[START PROVIDED DATA]

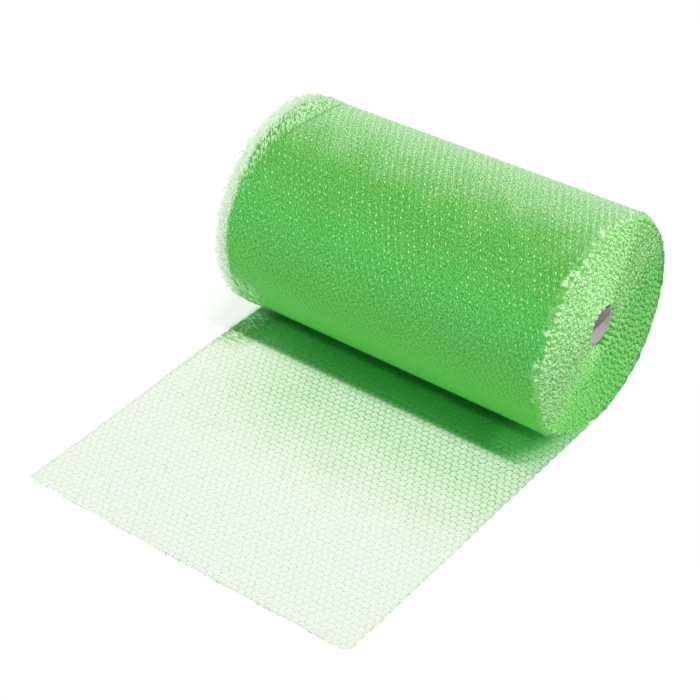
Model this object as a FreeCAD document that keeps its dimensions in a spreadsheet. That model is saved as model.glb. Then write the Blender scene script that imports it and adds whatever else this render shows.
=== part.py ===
import FreeCAD
import Part
import Sketcher
import math
import os

# Roll of bubble film: a 500 mm wide web wound on a cardboard tube, with its free end unrolled on the floor.
# Millimetres, +Z up. X runs along the roll's axis. The origin is on the floor below that axis, at mid width.
# The film leaves the roll at its lowest point and lies flat toward -Y, with its bubbles on top.

document = FreeCAD.newDocument("bubble_film_roll")
sheet = document.addObject("Spreadsheet::Sheet", "sizes")

# Driving sizes.
# wound_thickness is the film squeezed between two turns, and bubble_height the same film lying free.
# turn_slack is the air between two turns, and pressed_slack what is left of it where the roll stands.
# core_lift is how far the turns creep upward from the outermost to the one on the tube.
driving_sizes = (
    ("web_width", 500.0),
    ("roll_diameter", 300.0),
    ("unrolled_length", 530.0),
    ("wound_thickness", 4.8),
    ("turn_slack", 1.3),
    ("pressed_slack", 0.2),
    ("backing_thickness", 0.8),
    ("bubble_height", 5.0),
    ("row_foot", 8.0),
    ("row_valley", 1.0),
    ("wall_lean", 1.0),
    ("crown_clearance", 0.5),
    ("free_end_margin", 2.0),
    ("core_diameter", 57.0),
    ("core_wall", 3.0),
    ("core_recess", 3.0),
    ("core_clearance", 0.2),
    ("core_lift", 8.8),
)
for row, (alias, value) in enumerate(driving_sizes, start=1):
    sheet.set(f"A{row}", alias)
    sheet.set(f"B{row}", str(value))
    sheet.setAlias(f"B{row}", alias)
document.recompute()

# The winding is a two-centre spiral: back and front halves are half circles that meet above and below.
# Each half turn is about half a pitch smaller than the one outside it. The step is a little more above
# than below, so every turn hangs lower than the one inside it and the tube sits high in the roll.
outer_radius = sheet.roll_diameter / 2
seat_radius = sheet.core_diameter / 2 + sheet.core_clearance
winding_depth = outer_radius - sheet.wound_thickness - seat_radius
least_pitch = sheet.wound_thickness + sheet.turn_slack
turns = int((2 * winding_depth / least_pitch + 1) // 2)
creep = sheet.core_lift / (2 * turns - 1)
half_pitch = (winding_depth - creep) / (2 * turns - 1)
step_above = half_pitch + creep
pitch = 2 * half_pitch

# The weight closes the lowest gap down to pressed_slack, which flattens the bottom of the outer turn.
squeeze = 2 * step_above - sheet.wound_thickness - sheet.pressed_slack
first_centre = outer_radius - squeeze


def half_turn_radius(number):
    """The radius of a half turn's outer face: back halves are even, and front halves odd."""
    return outer_radius - number * half_pitch - number % 2 * creep


def half_turn_centre(number):
    """The height of a half turn's centre."""
    return first_centre + number // 2 * 2 * creep + number % 2 * step_above


last_half_turn = 2 * turns - 1


def in_section(y, z):
    """A point of the web's section, which lies in the plane of the roll's end at -X."""
    return FreeCAD.Vector(-sheet.web_width / 2, y, z)


def on_circle(centre, radius, degrees):
    """A point of the section at an angle from +Y round a centre above the origin."""
    angle = math.radians(degrees)
    return in_section(radius * math.cos(angle), centre + radius * math.sin(angle))


def arc(centre, radius, first, last):
    """The edge along a circle from one angle to another."""
    middle = (first + last) / 2
    points = [on_circle(centre, radius, degrees) for degrees in (first, middle, last)]
    return Part.Arc(*points).toShape()


def line(start, end):
    return Part.LineSegment(start, end).toShape()


def flat_angle(centre, radius, height):
    """The angle at which a circle that dips below a height comes up through it, on the roll's back."""
    return -math.degrees(math.asin((centre - height) / radius))


def winding(inset):
    """One face of the wound film, from the flat spot inward: the outer face has no inset."""
    edges = []
    for half_turn in range(2 * turns):
        radius = half_turn_radius(half_turn) - inset
        centre = half_turn_centre(half_turn)
        on_front = half_turn % 2 == 1
        if on_front:
            edges.append(arc(centre, radius, 90, 270))
        elif half_turn == 0:
            edges.append(arc(centre, radius, flat_angle(centre, radius, inset), 90))
        else:
            edges.append(arc(centre, radius, -90, 90))
    return edges


def bubble_rows(first_row):
    """The top of the unrolled film: one flat-topped ridge for each row of bubbles across the web."""
    backing = sheet.backing_thickness
    crown = sheet.bubble_height
    spacing = sheet.row_foot + sheet.row_valley
    row_length = sheet.unrolled_length - sheet.free_end_margin + first_row
    corners = [in_section(first_row, backing)]
    for number in range(int(row_length // spacing)):
        near_foot = first_row - sheet.row_valley - number * spacing
        far_foot = near_foot - sheet.row_foot
        corners.append(in_section(near_foot, backing))
        corners.append(in_section(near_foot - sheet.wall_lean, crown))
        corners.append(in_section(far_foot + sheet.wall_lean, crown))
        corners.append(in_section(far_foot, backing))
    corners.append(in_section(-sheet.unrolled_length, backing))
    return [line(start, end) for start, end in zip(corners, corners[1:])]


def web_section():
    """The closed section of the whole web: flat side, inner end, bubble side, free end."""
    outer_face = winding(0)
    inner_face = winding(sheet.wound_thickness)
    free_end = in_section(-sheet.unrolled_length, 0)
    outer_start = outer_face[0].Vertexes[0].Point
    inner_start = inner_face[0].Vertexes[0].Point
    outer_end = on_circle(half_turn_centre(last_half_turn), half_turn_radius(last_half_turn), 270)
    inner_end = outer_end + FreeCAD.Vector(0, 0, sheet.wound_thickness)

    # The rows start where the roll's front has risen clear of the crowns.
    clear_height = sheet.bubble_height + sheet.crown_clearance
    first_row = -math.sqrt(half_turn_radius(1) ** 2 - (half_turn_centre(1) - clear_height) ** 2)
    squeezed_end = in_section(first_row, sheet.wound_thickness)
    step_foot = in_section(first_row, sheet.backing_thickness)

    edges = [line(free_end, outer_start)]
    edges += outer_face
    edges.append(line(outer_end, inner_end))
    edges += inner_face
    edges.append(line(inner_start, squeezed_end))
    edges.append(line(squeezed_end, step_foot))
    rows = bubble_rows(first_row)
    edges += rows
    edges.append(line(rows[-1].Vertexes[-1].Point, free_end))
    ordered = Part.__sortEdges__(edges)
    return Part.Face(Part.Wire(ordered))


def make_web():
    """The film: its section drawn out over the width of the web."""
    section = document.addObject("Part::Feature", "web_section")
    section.Shape = web_section()
    web = document.addObject("Part::Extrusion", "web")
    web.Label = "bubble_web"
    web.Base = section
    web.DirMode = "Custom"
    web.Dir = FreeCAD.Vector(1, 0, 0)
    web.setExpression("LengthFwd", "sizes.web_width")
    web.Solid = True
    return web


def make_core():
    """The spirally wound cardboard tube, which ends a little short of the web at both ends."""
    body = document.addObject("PartDesign::Body", "core")
    body.Label = "core_tube"
    sketch = body.newObject("Sketcher::SketchObject", "core_section")
    planes = [item for item in body.Origin.OriginFeatures if item.Role == "YZ_Plane"]
    sketch.AttachmentSupport = (planes[0], [""])
    sketch.MapMode = "FlatFace"
    outline = (
        ("core_outside", "sizes.core_diameter / 2"),
        ("core_inside", "sizes.core_diameter / 2 - sizes.core_wall"),
    )
    for name, expression in outline:
        circle = Part.Circle(FreeCAD.Vector(0, 0, 0), FreeCAD.Vector(0, 0, 1), seat_radius)
        number = sketch.addGeometry(circle, False)
        sketch.addConstraint(Sketcher.Constraint("Coincident", number, 3, -1, 1))
        constraint = sketch.addConstraint(Sketcher.Constraint("Radius", number, seat_radius))
        sketch.renameConstraint(constraint, name)
        sketch.setExpression(f"Constraints.{name}", expression)
    pad = body.newObject("PartDesign::Pad", "core_length")
    pad.Profile = sketch
    pad.SideType = "Symmetric"
    pad.setExpression("Length", "sizes.web_width - 2 * sizes.core_recess")
    body.Placement.Base = FreeCAD.Vector(0, 0, half_turn_centre(last_half_turn))
    return body


sub_parts = [make_web(), make_core()]
document.recompute()

for item in document.Objects:
    if "Invalid" in item.State or "Error" in item.State:
        raise RuntimeError(f"{item.Name} did not build: {item.State}")
for item in sub_parts:
    if item.Shape.isNull() or not item.Shape.isValid() or len(item.Shape.Solids) != 1:
        raise RuntimeError(f"{item.Label} is not one sound solid")

os.makedirs("parts", exist_ok=True)
for item in sub_parts:
    item.Shape.exportStep(f"parts/{item.Label}.step")
    volume = item.Shape.Volume / 1e9
    print(f"{item.Label}: {volume:.6f} cubic metres")
print(f"{turns} turns at a pitch of {pitch:.3f} mm")
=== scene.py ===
import math
import bpy
import numpy as np
from mathutils import Matrix, Vector


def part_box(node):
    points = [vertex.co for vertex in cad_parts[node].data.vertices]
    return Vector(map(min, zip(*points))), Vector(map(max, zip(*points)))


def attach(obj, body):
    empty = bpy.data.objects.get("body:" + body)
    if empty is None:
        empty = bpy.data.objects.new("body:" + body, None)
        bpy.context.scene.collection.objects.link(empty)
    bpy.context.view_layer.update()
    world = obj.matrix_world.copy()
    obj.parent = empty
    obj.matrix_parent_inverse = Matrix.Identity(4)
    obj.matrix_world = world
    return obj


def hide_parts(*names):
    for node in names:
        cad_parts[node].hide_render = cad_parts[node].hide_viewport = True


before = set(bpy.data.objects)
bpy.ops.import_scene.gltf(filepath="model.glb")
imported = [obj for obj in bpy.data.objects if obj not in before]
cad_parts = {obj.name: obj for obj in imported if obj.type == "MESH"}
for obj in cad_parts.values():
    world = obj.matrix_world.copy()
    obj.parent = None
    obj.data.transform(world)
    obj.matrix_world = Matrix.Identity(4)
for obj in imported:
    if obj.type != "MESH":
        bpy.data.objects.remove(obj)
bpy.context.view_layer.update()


# Core tube: grey-brown cardboard, wound from narrow plies along a helix and glued, so that its bore
# shows faint slanting seams. It comes straight from the frame and gets its board finish here.
class Wire:
    """An output socket of a node tree. Arithmetic on it adds Math nodes to the same tree."""

    def __init__(self, finish, socket):
        self.finish = finish
        self.socket = socket

    def maths(self, operation, *values):
        return self.finish.node("ShaderNodeMath", {"operation": operation}, dict(enumerate(values)))

    def __add__(self, other):
        return self.maths("ADD", self, other)

    def __sub__(self, other):
        return self.maths("SUBTRACT", self, other)

    def __mul__(self, other):
        return self.maths("MULTIPLY", self, other)

    def __truediv__(self, other):
        return self.maths("DIVIDE", self, other)

    def __pow__(self, other):
        return self.maths("POWER", self, other)

    def __mod__(self, other):
        return self.maths("FLOORED_MODULO", self, other)

    def __abs__(self):
        return self.maths("ABSOLUTE", self)

    def __rsub__(self, other):
        return self.maths("SUBTRACT", other, self)

    __radd__ = __add__
    __rmul__ = __mul__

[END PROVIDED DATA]

TASK DIRECTIONS. Give back, word for word, only the lines above from the line holding "sub_parts = [make_web(), make_core()]" to the line holding "bpy.data.objects.remove(obj)", both included.

FINAL ANSWER.
sub_parts = [make_web(), make_core()]
document.recompute()

for item in document.Objects:
    if "Invalid" in item.State or "Error" in item.State:
        raise RuntimeError(f"{item.Name} did not build: {item.State}")
for item in sub_parts:
    if item.Shape.isNull() or not item.Shape.isValid() or len(item.Shape.Solids) != 1:
        raise RuntimeError(f"{item.Label} is not one sound solid")

os.makedirs("parts", exist_ok=True)
for item in sub_parts:
    item.Shape.exportStep(f"parts/{item.Label}.step")
    volume = item.Shape.Volume / 1e9
    print(f"{item.Label}: {volume:.6f} cubic metres")
print(f"{turns} turns at a pitch of {pitch:.3f} mm")
=== scene.py ===
import math
import bpy
import numpy as np
from mathutils import Matrix, Vector


def part_box(node):
    points = [vertex.co for vertex in cad_parts[node].data.vertices]
    return Vector(map(min, zip(*points))), Vector(map(max, zip(*points)))


def attach(obj, body):
    empty = bpy.data.objects.get("body:" + body)
    if empty is None:
        empty = bpy.data.objects.new("body:" + body, None)
        bpy.context.scene.collection.objects.link(empty)
    bpy.context.view_layer.update()
    world = obj.matrix_world.copy()
    obj.parent = empty
    obj.matrix_parent_inverse = Matrix.Identity(4)
    obj.matrix_world = world
    return obj


def hide_parts(*names):
    for node in names:
        cad_parts[node].hide_render = cad_parts[node].hide_viewport = True


before = set(bpy.data.objects)
bpy.ops.import_scene.gltf(filepath="model.glb")
imported = [obj for obj in bpy.data.objects if obj not in before]
cad_parts = {obj.name: obj for obj in imported if obj.type == "MESH"}
for obj in cad_parts.values():
    world = obj.matrix_world.copy()
    obj.parent = None
    obj.data.transform(world)
    obj.matrix_world = Matrix.Identity(4)
for obj in imported:
    if obj.type != "MESH":
        bpy.data.objects.remove(obj)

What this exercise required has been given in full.